Yeah...maybe iron clay or something in the brick ..I dont know, but old bricks sound off for me too..that might be one impossible thing to find...
Mud
 
Did it jump into every range? If not, try notching out what you can, especially iron. I'd guess the earring might fall into the "foil" range?
 
Yes it was jumping everywhere, immediately when I turned it on it was worse than looking over wet salty sand... maybe a better machine where you can block out every number that comes up would work but it was jumping all around iron and I think the gold would of been low around the iron reading.
 
Yeah...I tried to find a guys gold wedding ring in a mess like that a few years ago, problem was, the ring broke, so there was at least two halves of it, and both went flying...I tried my CZ20 as well as my F70 to no avail...just could not distinguish or disc out or anything...and I am pretty dang good in the trash...you know those little parts were going to be in the same signature of the brick...little earring like Whatthebeep said, prob in foil/high iron and masked by the big sounds...

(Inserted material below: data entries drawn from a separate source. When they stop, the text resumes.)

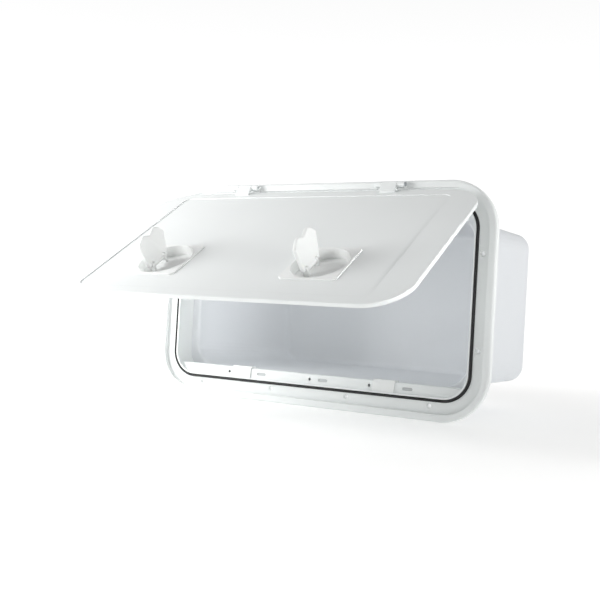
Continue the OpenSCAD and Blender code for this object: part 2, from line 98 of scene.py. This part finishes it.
# Points to a round: half a slot's end, a handle's edge, barrel, nut, seal's top, lip's corner and floor
END_STEPS, EDGE_STEPS, BARREL_STEPS, NUT_STEPS = 13, 6, 32, 72
SEAL_STEPS, CORNER_STEPS, FLOOR_STEPS = 13, 25, 64

# Second tones, which each material drifts to (the last for the grey plates of painted shade in the drain
# slots), and tones of the sheet's glow, the dust and the paper
SHELL_SHADE, BIN_SHADE, LATCH_SHADE, SLOT_PLATE_SHADE = "#E8EBEB", "#EEF1F4", "#ECEEED", "#BDC0C1"
SHEET_GLOW, RUBBER_DUST, PAPER, WHITE = "#F9FAFB", "#1B1C1F", "#F6F6F5", "#FFFFFF"

# The soft boxes: where each stands and how wide it is; the gridded one also has its aim and its beam
KEY_PLACE, KEY_WIDTH = (-0.8, -0.55, 0.42), 0.5
FRONT_PLACE, FRONT_WIDTH = (0.1, -2.2, 0.2), 1.6
SIDE_PLACE, SIDE_WIDTH = (1.7, -0.25, 0.55), 0.8
GRID_PLACE, GRID_WIDTH = (1.08, -0.46, 0.2), 0.12
GRID_TARGET, GRID_SPREAD = (0.21, -0.16, 0.19), math.radians(23)
# The floor: radii of its rings, and between which distances its glow rises
FLOOR_RADII = (0.6, 3.0, 30.0)
LIFT_FROM, LIFT_TO = 0.5, 2.0
# The surroundings: the heights between which they fade overhead, and the depths between which the front does
SKY_FROM, SKY_TO, FRONT_FROM, FRONT_TO = 0.05, 0.9, -0.8, 0.0

# The photo: its frame in pixels, the focal length in pixels, and where the camera stands
PHOTO_PX = 600
FOCAL_PX = 912.6
SENSOR = 36.0
CAMERA_AZIMUTH = math.radians(31.09)
CAMERA_RISE = math.radians(-0.60)
CAMERA_ROLL = math.radians(3.23)
CAMERA_DISTANCE = 1466.9 * MM
CAMERA_TARGET = (-25.2 * MM, 0.0, 146.2 * MM)


def linear(hex_colour):
    """An sRGB hex colour as linear red, green, blue and alpha."""
    parts = [int(hex_colour[k:k + 2], 16) / 255 for k in (1, 3, 5)]
    return [p / 12.92 if p <= 0.04045 else ((p + 0.055) / 1.055) ** 2.4 for p in parts] + [1.0]


def add(tree, kind, values=None, links=None, **settings):
    """Add a node of a kind to a tree, with its settings, socket values and incoming links."""
    node = tree.nodes.new(kind)
    for name, value in settings.items():
        setattr(node, name, value)
    for socket, value in (values or {}).items():
        node.inputs[socket].default_value = value
    for socket, source in (links or {}).items():
        tree.links.new(source, node.inputs[socket])
    return node


def new_material(name):
    """A fresh material with an output and nothing else."""
    material = bpy.data.materials.new(name)
    material.use_nodes = True
    material.node_tree.nodes.clear()
    return material, material.node_tree


def per_metre(millimetres):
    """Texture scale for features of this size: noise has about one feature per unit."""
    return 1000.0 / millimetres


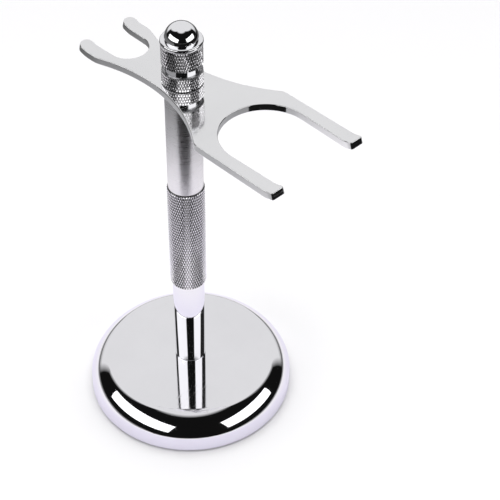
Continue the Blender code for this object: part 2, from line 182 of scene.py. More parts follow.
def raise_rings(rings, facets, start="flat", end="flat"):
    """Turn up a round piece: a circle is extruded and resized from ring to ring.

    An end is flat (closed by a face), pointed (drawn together) or open.
    """
    first_radius, first_z = rings[0]
    bpy.ops.mesh.primitive_circle_add(
        vertices=facets, radius=first_radius, location=(0, 0, first_z),
        fill_type="NGON" if start == "flat" else "NOTHING",
    )
    bpy.ops.object.mode_set(mode="EDIT")
    bpy.ops.mesh.select_all(action="SELECT")
    for (radius, z), (next_radius, next_z) in zip(rings, rings[1:]):
        bpy.ops.mesh.extrude_region_move(TRANSFORM_OT_translate={"value": (0, 0, next_z - z)})
        ratio = next_radius / radius
        bpy.ops.transform.resize(value=(ratio, ratio, 1), center_override=(0, 0, next_z))
    if end == "pointed":
        bpy.ops.mesh.merge(type="CENTER")
    elif end == "flat" and start != "flat":
        bpy.ops.mesh.edge_face_add()


def single_corner(place):
    """Start a piece as one corner, from which a wire is extruded."""
    bpy.ops.mesh.primitive_plane_add(size=MM, location=(0, 0, 0))
    bpy.ops.object.mode_set(mode="EDIT")
    bpy.context.tool_settings.mesh_select_mode = (True, False, False)
    bpy.ops.mesh.select_all(action="SELECT")
    bpy.ops.mesh.merge(type="CENTER")
    bpy.ops.transform.translate(value=place)


def close_up():
    """Merge doubled corners and turn every face outwards."""
    bpy.ops.mesh.select_all(action="SELECT")
    bpy.ops.mesh.remove_doubles(threshold=WELD)
    bpy.ops.mesh.normals_make_consistent(inside=False)


def apply_all(piece):
    """Apply the piece's modifiers in order."""
    for step in list(piece.modifiers):
        bpy.ops.object.modifier_apply(modifier=step.name)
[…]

If she can give you the other matching earring to use as a tell...tie it onto some dental floss and toss it in there in the bricks to do some sort of set up if possible, that would be about your, and her, only hope...it may have even bounced outside of the walkway, but &*$#...this is a tough one!...:shrug:
Mud
 
The red coloring in brick is usually iron oxide. The F2 has a pre-set (fixed) ground balance and cannot overcome the iron mineralization. A detector with user adjustable ground balance is needed to detect this location.
 
Just like on a wet salt water beach by the time you ground balance out the wet sand/bricks you may well be tuning out the ear ring as well. How large off an area has she narrowed it down to? Try detecting just the edges and use a shop vac in between the bricks. I saw a piece on TV where some guy was actually making a living mining the cracks in NYC for lost gems and precious metals! Who knows what else you might find in there.
How attractive is this gal ?
 
Some fired red bricks can be pretty "talkative". And, as another forum denizen has mentioned, cracks between bricks can collect bits and pieces of metal.

--Dave J.
 
:usmc:

Not sure what coil you are using but try the smaller 4 inch or raise your larger coil and make adjustments accordingly over the brick with her other matching ear-ring as the test piece. If it is too small, you may not detect it at all anyhow.